Depuis ses débuts dans son village de Progreso (province de Santa Fe), Emiliano Sala a toujours joué et vécu par le but. Du genou, de l’oreille ou en taclant, l’Argentin sacrifie l’esthétique à l’efficacité. Mais dans un football moderne où le moule de l’avant-centre buteur exclusif s’est cassé, son profil intéresse peu. Même chez lui à Progreso, son talent ne saute pas aux yeux de ses entraîneurs. A 15 ans, il rejoint le centre de formation de San Francisco à Cordoba, tout juste lié aux Girondins de Bordeaux par un contrat d’exclusivité.

Les Argentins envoient leurs meilleurs éléments tenter leur chance sur les bords de la Garonne. Sala est recalé chaque année. A 19 ans, il pense privilégier ses études mais effectue un dernier test à Bordeaux. L’Argentin tape enfin dans l’œil des recruteurs. L’obstination lui ouvre les portes d’une carrière européenne.

« Je me sens bien si je cours »

Mais en Gironde, Emiliano Sala goûte surtout au banc de touche et à l’équipe réserve. Il débute son petit tour de France. Prêté successivement à Orléans (National) et Niort (Ligue 2) – avec à chaque fois 18 buts en 37 matchs de championnat à la clé – puis à Caen (Ligue 1) entre 2012 et 2015, l’Argentin impose son style tout en générosité.
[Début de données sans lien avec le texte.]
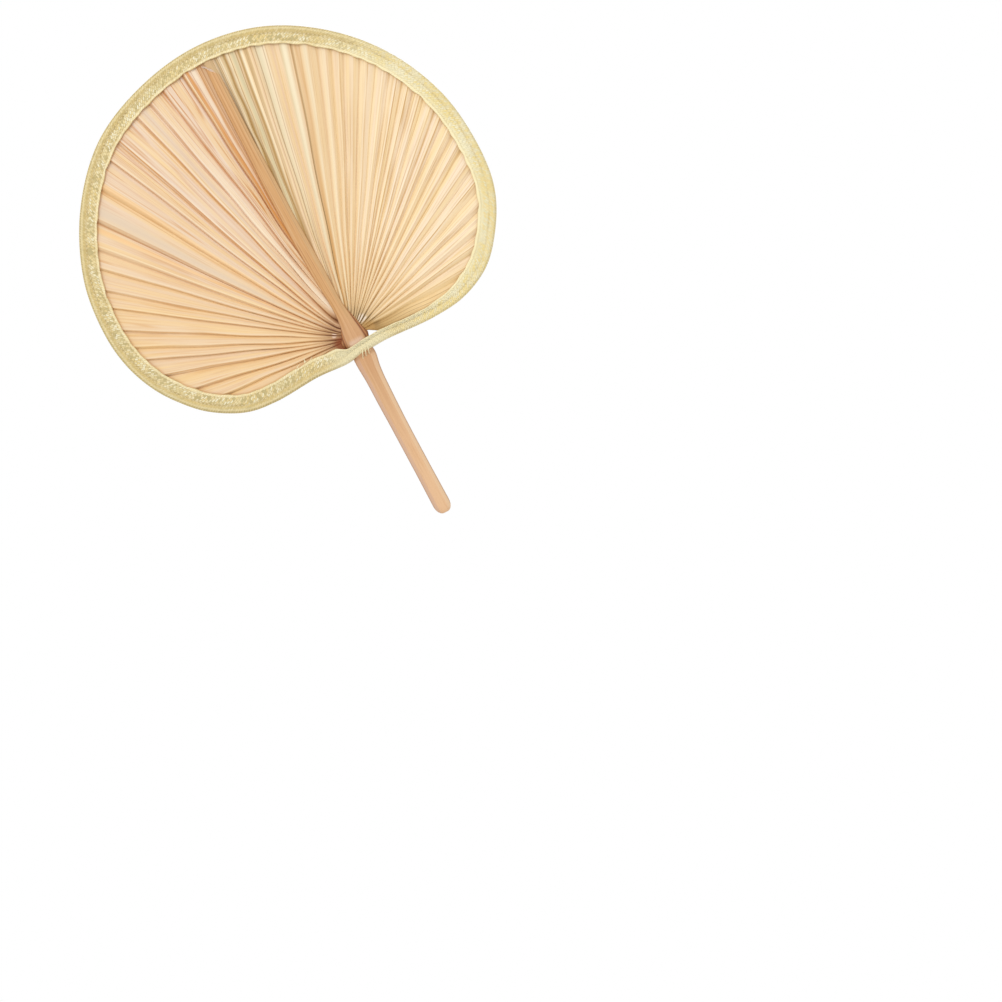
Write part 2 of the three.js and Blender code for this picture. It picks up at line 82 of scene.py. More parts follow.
def smooth_loop(corners, steps):
    """A closed centripetal Catmull-Rom curve through corners, with so many steps from each to the next."""
    before, after, beyond = (np.roll(corners, turn, axis=0) for turn in (1, -1, -2))
    last_gap, gap, next_gap = (
        np.sqrt(np.linalg.norm(q - p, axis=1, keepdims=True))
        for p, q in ((before, corners), (corners, after), (after, beyond))
    )
    leave = (corners - before) / last_gap - (after - before) / (last_gap + gap) + (after - corners) / gap
    arrive = (after - corners) / gap - (beyond - corners) / (gap + next_gap) + (beyond - after) / next_gap
    leave, arrive = leave * gap, arrive * gap
    t = np.linspace(0, 1, steps, endpoint=False)[None, :, None]
    curve = (
        (2 * t**3 - 3 * t**2 + 1) * corners[:, None] + (t**3 - 2 * t**2 + t) * leave[:, None]
        + (3 * t**2 - 2 * t**3) * after[:, None] + (t**3 - t**2) * arrive[:, None]
    )
    return curve.reshape(-1, 2)


rim_line = smooth_loop(np.array(RIM_SHARES) * (BLADE_WIDTH, BLADE_HEIGHT) + (0, HUB), RIM_STEPS)
rim_line = np.vstack([rim_line, rim_line[:1]])
rim_run = np.append(0, np.cumsum(np.linalg.norm(np.diff(rim_line, axis=0), axis=1)))
RIM_LENGTH = rim_run[-1]
print("the rim is", round(RIM_LENGTH, 4), "m round")

# %% A place on the rim
TANGENT_STEP = 0.0008


def rim_point(distance):
    run = np.mod(distance, RIM_LENGTH)
    return np.stack([np.interp(run, rim_run, rim_line[:, axis]) for axis in (0, 1)], axis=-1)


def rim_at(distance):
    """Points of the rim by their distance from the neck, and the directions from there into the leaf."""
    ahead = rim_point(distance + TANGENT_STEP) - rim_point(distance - TANGENT_STEP)
    ahead = ahead / np.linalg.norm(ahead, axis=-1, keepdims=True)
    return rim_point(distance), np.stack([ahead[..., 1], -ahead[..., 0]], axis=-1)


print("top of the rim:", rim_point(RIM_LENGTH / 2).round(3))

# %% [markdown]
# ## The stalk's course
# The stalk is widest just below the hub and thins steadily to the rim, leaning a little to the left as it
# goes. It is kept as a short table of stations, and smoothed between them, because the leaf has to meet its
# flanks wherever they are.

# %% Stations of the stalk
# Each station's height, its place to the right, its width, and how far its front and its back lie out.
HANDLE_STATION_SHARES = [
    (-1, 0.12, 0.885, 0.47, 0.47), (-0.78, 0.075, 0.85, 0.5, 0.5), (-0.6, 0.035, 0.85, 0.5, 0.5),
    (-0.48, 0.015, 0.86, 0.5, 0.5), (-0.37, 0, 0.905, 0.5, 0.5), (-0.25, 0, 0.94, 0.5, 0.5),
    (-0.2, 0, 1, 0.5, 0.5), (-0.165, 0.01, 1.09, 0.5, 0.5), (-0.125, 0.05, 1.19, 0.5, 0.5),
    (-0.09, 0.03, 1.13, 0.5, 0.5), (-0.04, 0, 1.03, 0.5, 0.5),
]
MIDRIB_STATION_SHARES = [
    (0, 0, 0.97, 0.46, 0.43), (0.017, 0, 0.905, 0.45, 0.4), (0.042, 0, 0.764, 0.44, 0.37),
    (0.068, -0.01, 0.67, 0.425, 0.345), (0.093, -0.034, 0.6, 0.41, 0.325), (0.127, -0.061, 0.58, 0.4, 0.3),
    (0.17, -0.1, 0.635, 0.39, 0.28), (0.233, -0.142, 0.7, 0.375, 0.26), (0.347, -0.213, 0.71, 0.36, 0.24),
    (0.424, -0.253, 0.695, 0.35, 0.225), (0.56, -0.284, 0.69, 0.335, 0.21), (0.678, -0.31, 0.61, 0.325, 0.2),
    (0.869, -0.304, 0.58, 0.25, 0.165), (1, -0.284, 0.46, 0.13, 0.13),
]
SMOOTHING_REACH = 5
HEIGHT_STEP = 0.001

stations = np.array(
    [(h * HANDLE_LENGTH, *rest) for h, *rest in HANDLE_STATION_SHARES]
    + [(h * MIDRIB_LENGTH, *rest) for h, *rest in MIDRIB_STATION_SHARES]
)
stations[:, 0] += HUB
stations[:, 1] *= HANDLE_WIDTH
stations[:, 2] *= HANDLE_WIDTH / 2
stations[:, 3:] *= HANDLE_DEPTH
stalk_heights = np.arange(stations[0, 0], stations[-1, 0], HEIGHT_STEP)


def smoothed(row):
    """A row of values, each averaged with its neighbours on both sides."""
    padded = np.pad(row, SMOOTHING_REACH, mode="edge")
    window = np.hanning(2 * SMOOTHING_REACH + 3)[1:-1]
    return np.convolve(padded, window / window.sum(), mode="valid")


stalk_rows = [smoothed(np.interp(stalk_heights, stations[:, 0], stations[:, k])) for k in (1, 2, 3, 4)]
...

Ses entraîneurs lui conseillent de moins courir pour gagner en lucidité, mais lui est malheureux et moins efficace quand il n’avale pas les kilomètres. « Je cours beaucoup. On peut penser que, du coup, je suis moins lucide devant le but, mais c’est mon jeu, plaide-t-il. Je me sens bien si je cours, si je touche beaucoup de ballons. »

A Nantes, la greffe ne prend pas tout de suite. Encore une fois, Sala doit lutter, mais après une première saison de transition (6 buts en 2015/2016), il s’installe comme le buteur providentiel d’une équipe qui peine à faire trembler les filets adverses avec deux saisons à 12 réalisations. Le public de la Beaujoire finit par adopter ce garçon discret, travailleur et peu attiré par les médias.

Avec l’arrivée de Vahid Halilhodzic, l’Argentin franchit un cap. Oublié le football construit autour de la possession du ballon de son éphémère prédécesseur, le Portugais Miguel Cardoso, le Bosnien mise sur un jeu direct taillé pour Sala, doté d’un excellent jeu de tête et en pleine confiance.

En Argentine, le nom de celui qui a longtemps été un parfait inconnu commençait à revenir avec insistance pour intégrer la sélection nationale.

Lundi, Emiliano Sala était revenu à la Jonelière, le centre d’entraînement du FC Nantes, prendre ses dernières affaires et faire ses adieux à ses coéquipiers. L’un d’eux, le défenseur Nicolas Pallois, l’a ensuite conduit à l’aéroport où l’attendait un avion de tourisme.

La nouvelle recrue de Cardiff était attendue lundi à 21 heures au Pays de Galles. Dans la soirée, son avion disparaissait au nord de l’île de Guernesey.